As the enclosed ice gradually melts away there will be further collapse and disturbance of the deposits in the esker. The stream will almost certainly remove this incoherent ridge standing in its path, and redeposit the material in the partially graded reaches further downstream near Krossbu, and eventually carry at least the finer fractions to the lake at Lom leading to Gudbrandsdal. As long as it lasts it will form a very fine example of esker formation of the type which is not covered by supra-glacial deposits such as those so well described by Mannerfelt. It developed near the end of the glacier and under ice which was very free from debris.
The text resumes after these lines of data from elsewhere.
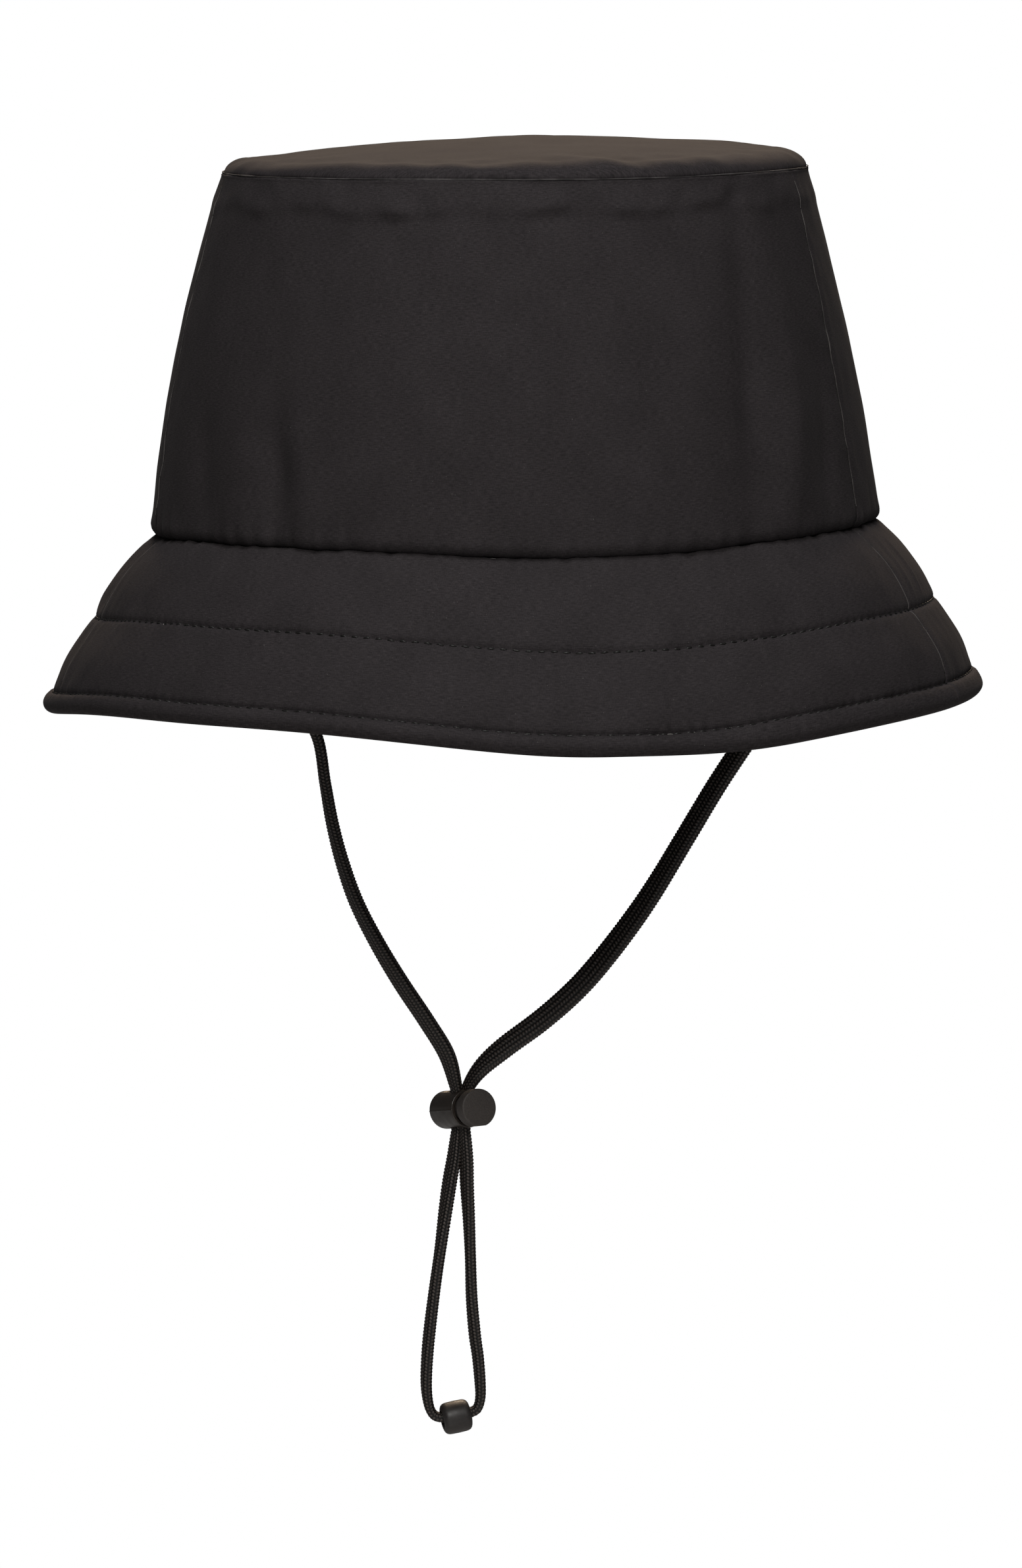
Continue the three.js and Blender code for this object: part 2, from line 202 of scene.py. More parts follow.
def on_hat(obj, slot, *nodes):
    """Attaches a piece to the hat itself."""
    return attach(obj, HAT, slot, *nodes)


def new_object(name, points, faces, material, uv=None, smooth=True):
    """A mesh object from points in millimetres. uv holds one (u, v) in centimetres for each point."""
    mesh = bpy.data.meshes.new(name)
    mesh.from_pydata((np.asarray(points, float) * MM).tolist(), [], faces)
    if uv is not None:
        layer = mesh.uv_layers.new(name="cloth")
        corner = np.zeros(len(mesh.loops), np.int32)
        mesh.loops.foreach_get("vertex_index", corner)
        layer.data.foreach_set("uv", np.asarray(uv, np.float32)[corner].ravel())
    mesh.materials.append(material)
    mesh.polygons.foreach_set("use_smooth", [smooth] * len(mesh.polygons))
    mesh.validate()
    mesh.update()
    return linked(name, mesh)


def loop_faces(columns, loop, around):
    """Quads over a grid of closed section loops, closed around as well if around is true."""
    i = np.arange(columns if around else columns - 1)[:, None]
    j = np.arange(loop)[None, :]
    following, beside = (i + 1) % columns, (j + 1) % loop
    quads = [i * loop + j, i * loop + beside, following * loop + beside, following * loop + j]
    return np.stack(quads, axis=-1).reshape(-1, 4).tolist()


def tube_faces(rings, sides, first=0):
    """The faces of a tube with closed ends, over rings of points that start at the point first."""
    last = first + (rings - 1) * sides
    faces = [[first + point for point in face] for face in loop_faces(rings, sides, False)]
    return faces + [list(range(first, first + sides))[::-1], list(range(last, last + sides))]


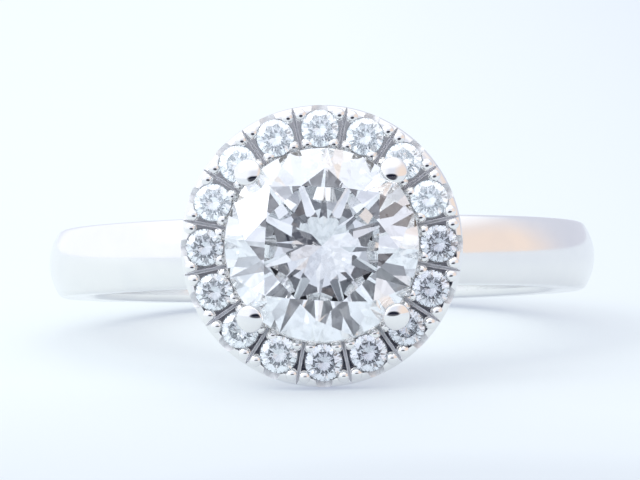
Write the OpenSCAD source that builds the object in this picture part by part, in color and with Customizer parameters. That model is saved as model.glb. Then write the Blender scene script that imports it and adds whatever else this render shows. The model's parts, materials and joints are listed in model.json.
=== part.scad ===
// Halo ring. A round brilliant is held by four ball-tipped claws. Small brilliants stand round it,
// each in a cut-down seat with four beads, and a plain domed band carries the head.
// The ring lies on its side, as it rests by itself: the rim of the halo and the far edge of the
// band touch the surface at z = 0, and the centre stone faces -Y and a little upwards.
// Lengths are in millimetres and angles in degrees.

/* [Band] */
// Diameter of the finger hole
bore_d = 16.5; // [14:0.1:22]
// Width of the band along the finger
band_w = 2.4; // [1.8:0.1:3.6]
// Thickness of the band at the crest of its dome
band_t = 1.6; // [1.3:0.05:2.4]
// How far the dome rises over the band's edges
dome_rise = 0.4; // [0.15:0.05:0.6]
// Rounding of the band's outer edges
outer_edge_r = 0.25; // [0.1:0.05:0.35]
// Rounding of the edges of the finger hole
bore_edge_r = 0.25; // [0.1:0.05:0.35]

/* [Centre stone] */
// Girdle diameter of the centre stone
stone_d = 6.5; // [5.5:0.1:8]
// Room between the culet and the crest of the band
culet_room = 0.6; // [0.3:0.05:1.5]
// How far the centre stone is turned from square in its claws
stone_turn = -4; // [-22:1:22]

/* [Brilliant cut] */
// Table width as a share of the girdle diameter
table_share = 0.63; // [0.53:0.01:0.66]
// Slope of the eight crown mains
crown_angle = 34.5; // [32:0.5:36]
// Slope of the eight pavilion mains
pavilion_angle = 41.8; // [39.5:0.1:42.5]
// How far the star facets reach from the table's edge towards the girdle, as a share
star_share = 0.5; // [0.4:0.01:0.6]
// How far the lower halves reach from the girdle towards the culet, as a share
lower_share = 0.82; // [0.7:0.01:0.88]
// Girdle thickness as a share of the girdle diameter
girdle_share = 0.03; // [0.025:0.005:0.05]

/* [Claws] */
// Radius of each claw's ball tip
tip_r = 0.47; // [0.42:0.01:0.6]
// Radius of the domed top of a tip
tip_dome_r = 0.75; // [0.65:0.01:1]
// Rounding of a tip's side
tip_side_r = 0.13; // [0.1:0.01:0.2]
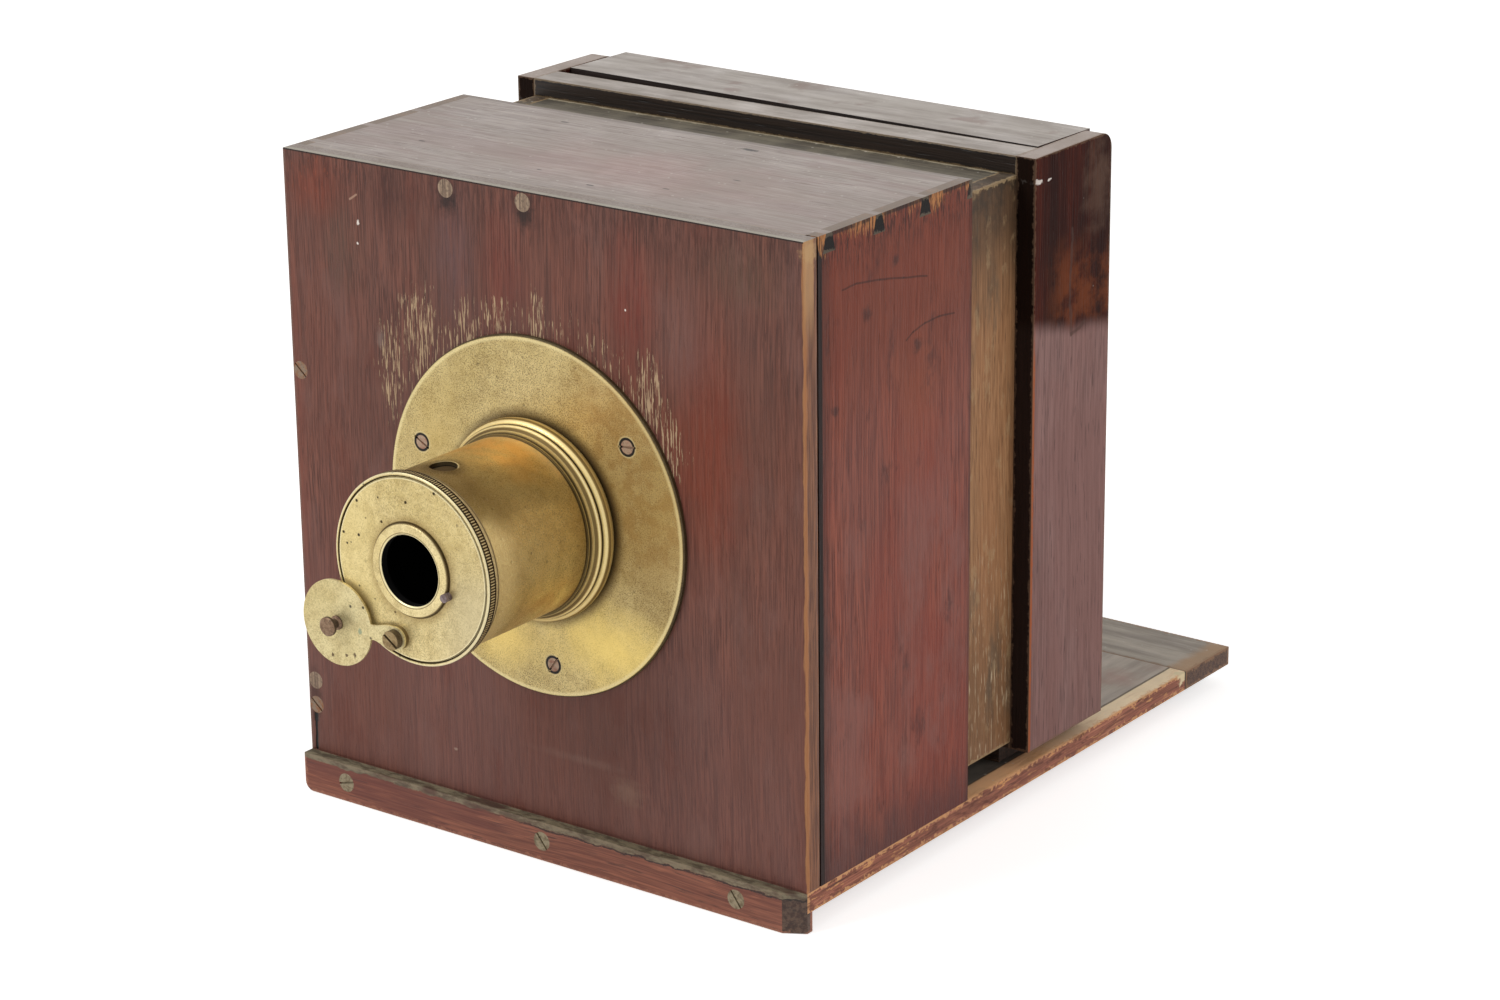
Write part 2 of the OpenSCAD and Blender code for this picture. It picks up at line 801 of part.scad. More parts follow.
module clamp_screw() {
    head_z = runner_z0 + bracket_t + 0.1;
    teeth = 36;
    color("goldenrod") translate([0, clamp_y, 0]) difference() {
        union() {
            translate([0, 0, clamp_nut_z1 - nut_t])
                cylinder(h = head_z - clamp_nut_z1 + nut_t + 1, r = clamp_r);
            translate([0, 0, head_z]) cylinder(h = clamp_head_h, r = clamp_head_r);
        }
        for (i = [0:teeth - 1])
            rotate(i * 360 / teeth) translate([clamp_head_r + 0.3, 0, head_z - cut])
                cylinder(h = clamp_head_h + 2 * cut, r = 0.7, $fn = 16);
    }
}

// Screen back, drawn square with its front face at Y = 0 and then set askew

module in_back() {
    translate([0, back_y, 0]) rotate(-back_skew) translate([0, -back_d / 2, 0]) children();
}

module back_level(z0) {
    in_back() board([-back_w / 2, 0, z0], [back_w / 2, back_d, z0 + back_t]);
}

module back_top_rail() {
    color("dimgray") back_level(body_top - back_t);
}

module back_bottom_rail() {
    color("dimgray") back_level(back_z0);
}

module back_stile(x0) {
    in_back() board([x0, 0, back_z0 + back_t], [x0 + back_t, back_d, body_top - back_t]);
}

module back_left_stile() {
    color("dimgray") back_stile(-back_w / 2);
}

module back_right_stile() {
    color("dimgray") back_stile(back_w / 2 - back_t);
}

module ground_glass() {
    x = back_w / 2 - back_t - glass_fit;
    color("lightblue", 0.6) in_back() board(
        [-x, glass_set, back_z0 + back_t + glass_fit],
        [x, glass_set + glass_t, body_top - back_t - glass_fit]
    );
}

// A frame of four strips, mitred and glued, that lines the inside of the back
module strips(y0, y1) {
    x = back_w / 2 - back_t;
    z0 = back_z0 + back_t;
    z1 = body_top - back_t;
    in_back() difference() {
        board([-x, y0, z0], [x, y1, z1]);
        board([-x + bead_w, y0 - cut, z0 + bead_w], [x - bead_w, y1 + cut, z1 - bead_w]);
    }
}

module screen_stops() {
    color("saddlebrown") strips(glass_set + glass_t, glass_set + glass_t + stop_t);
}

module screen_beads() {
    color("saddlebrown") strips(glass_set - stop_t, glass_set);
}

base_board();
base_end_cleat();
front_batten();
batten_screws();
front_foot();
rear_foot();
foot_screws();
front_board();
outer_top();
outer_bottom();
outer_left_side();
outer_right_side();
front_board_screws();
front_board_plugs();
base_screws();
lens_flange();
flange_screws();
lens_barrel();
lens_cell();
front_element();
rear_element();
lens_retaining_ring();
front_cap();
aperture_ring();
stop_lug();
pivot_screw();
pivot_washer();
shutter_disc();
shutter_knob();
inner_top();
inner_bottom();
inner_left_side();
inner_right_side();
collar_top_rail();
runner_board();
left_cheek();
right_cheek();
clamp_bracket();
bracket_screws();
clamp_nut();
clamp_screw();
back_top_rail();
back_bottom_rail();
back_left_stile();
back_right_stile();
ground_glass();
screen_stops();
screen_beads();
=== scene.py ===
import math

import bpy
from mathutils import Matrix, Vector


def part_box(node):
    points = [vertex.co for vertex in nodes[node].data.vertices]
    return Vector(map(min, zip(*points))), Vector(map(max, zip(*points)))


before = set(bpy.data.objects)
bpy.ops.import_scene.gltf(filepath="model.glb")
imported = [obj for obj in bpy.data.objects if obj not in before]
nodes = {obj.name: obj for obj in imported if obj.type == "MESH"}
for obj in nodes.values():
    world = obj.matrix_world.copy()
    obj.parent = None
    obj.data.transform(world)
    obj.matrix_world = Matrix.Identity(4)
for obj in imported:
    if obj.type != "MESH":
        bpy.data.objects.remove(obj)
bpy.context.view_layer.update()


# The camera stands to the right of the lens and a little above the box, as in
# the photograph, level but for a slight lean, with a long lens.
def place_camera():
    azimuth, elevation, roll = (math.radians(a) for a in (36.569, 18.951, -0.631))
    back = Vector((
        math.sin(azimuth) * math.cos(elevation),
        -math.cos(azimuth) * math.cos(elevation),
        math.sin(elevation),
    ))
    level = Vector((0, 0, 1)).cross(back).normalized()
    upright = back.cross(level)
    right = math.cos(roll) * level + math.sin(roll) * upright
    up = math.cos(roll) * upright - math.sin(roll) * level
    lens = bpy.data.cameras.new("camera")
    lens.sensor_width = 36
    lens.lens = 95.97
    lens.clip_end = 20
    eye = bpy.data.objects.new("camera", lens)
    turned = Matrix((right, up, back)).transposed().to_4x4()
    eye.matrix_world = Matrix.Translation((0.96372, -1.15864, 0.67024)) @ turned
    bpy.context.scene.collection.objects.link(eye)
    bpy.context.scene.camera = eye


place_camera()


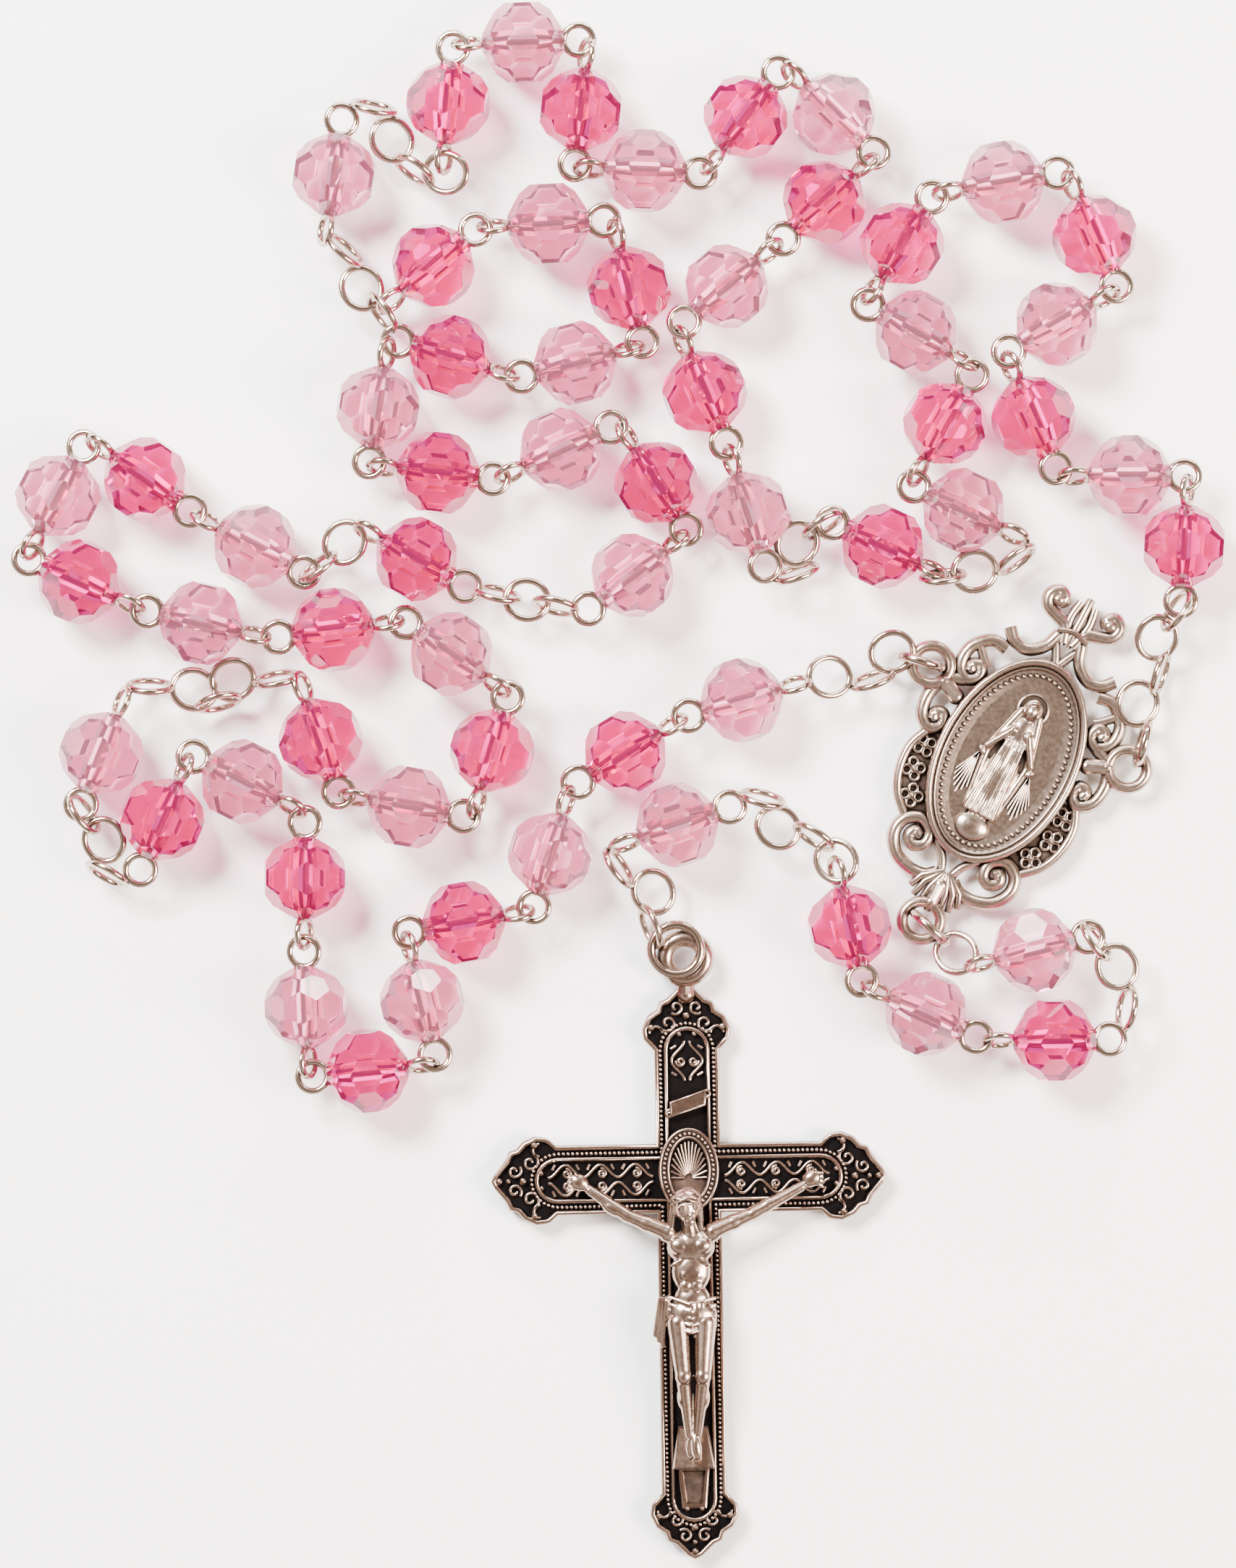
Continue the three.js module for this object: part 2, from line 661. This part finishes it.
function strandMeshes(strand, label) {
  const meshes = [];
  const groups = new Map();
  strand.units.forEach((unit, k) => {
    if (!groups.has(unit.node)) {
      groups.set(unit.node, { parts: [], first: k, last: k, unit });
    }
    const group = groups.get(unit.node);
    group.parts.push(...unitSolids(unit, strand.spots[k], strand.spots[k + 1]));
    group.last = k;
  });
  for (const [name, group] of groups) {
    let look = SILVER;
    if (group.unit.kind === 'bead') {
      look = group.unit.colour === 'light' ? LIGHT_CRYSTAL : ROSE_CRYSTAL;
    }
    const spots = strand.spots.slice(group.first, group.last + 2);
    const kinds = strand.units.slice(group.first, group.last + 1).map((unit) => unit.kind);
    meshes.push(node(name, join(group.parts), look, { strand: label, spots, kinds }));
  }
  return meshes;
}

const loop = strandOf(LOOP, LOOP_NAMES, onMedal(-EAR_SIDE[0], EAR_SIDE[1]),
  onMedal(EAR_SIDE[0], EAR_SIDE[1]));
const pendant = strandOf(PENDANT, PENDANT_NAMES, onMedal(0, -EAR_FOOT), onCross(0, CROSS_EYE_Y));
[loop, pendant].forEach(heights);
settle([loop, pendant]);
for (const strand of [loop, pendant]) {
  strand.spots = strand.points.map(([x, y], i) => [x, y, strand.z[i]]);
}

const medal = node('centre_medal', medalGeometry(), SILVER, { axis: MEDAL_TILT });
medal.position.set(MEDAL_AT[0], MEDAL_AT[1], 0);
medal.rotation.z = rad(MEDAL_TILT);
const cross = node('crucifix_cross', crossGeometry(), DARK_SILVER);
const corpus = node('crucifix_figure', figureGeometry(), SILVER);
const crucifix = new THREE.Group();
crucifix.name = 'crucifix';
crucifix.add(cross, corpus);
crucifix.position.set(CROSS_AT[0], CROSS_AT[1], 0);
crucifix.rotation.z = rad(CROSS_TILT);

const rosary = new THREE.Group();
rosary.name = 'rosary';
rosary.userData = { opened: OPENED_AFTER };
rosary.add(medal, crucifix, ...strandMeshes(loop, 'loop'), ...strandMeshes(pendant, 'pendant'));

// put the origin at the middle of the footprint
const box = new THREE.Box3().setFromObject(rosary);
rosary.position.set(-(box.min.x + box.max.x) / 2, -(box.min.y + box.max.y) / 2, -box.min.z);
rosary.updateMatrixWorld(true);

export default rosary;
The perfect state of preservation even of the fine capping of silt suggests that at least this part of the esker may have formed when the cave was open to the sky. Otherwise the surface could hardly have been free from drip marks, unless water had covered it until such time as it was open to the sky. We were fortunate to visit the glacier in a season when the rate of retreat was phenomenal, perhaps representing conditions that obtained widely during the retreat phase of the Ice Age. Had the glacier ended as a tongue fanning out over a level plain the chances of survival of the esker might have been greater, because then the streams would have been more likely to have been diverted to other exits from the ice after the esker had been formed. On the other hand, such streams subdivide and swing very freely across their graded gravel floors, and tend to remove the incoherent deposits of moraines and eskers unless these are protected from the encroaching stream channels by knobs of rock.
A further lesson that we may learn from this example is that an esker, as perfectly preserved as the outer part of this one, must form very near to the margin of the glacier where no ice masses tend to be incorporated in the gravel deposits. The inner part of the Bövcrbre esker was already much disturbed by the melting of included ice, and would have been much more so by the time all the buried ice had melted out.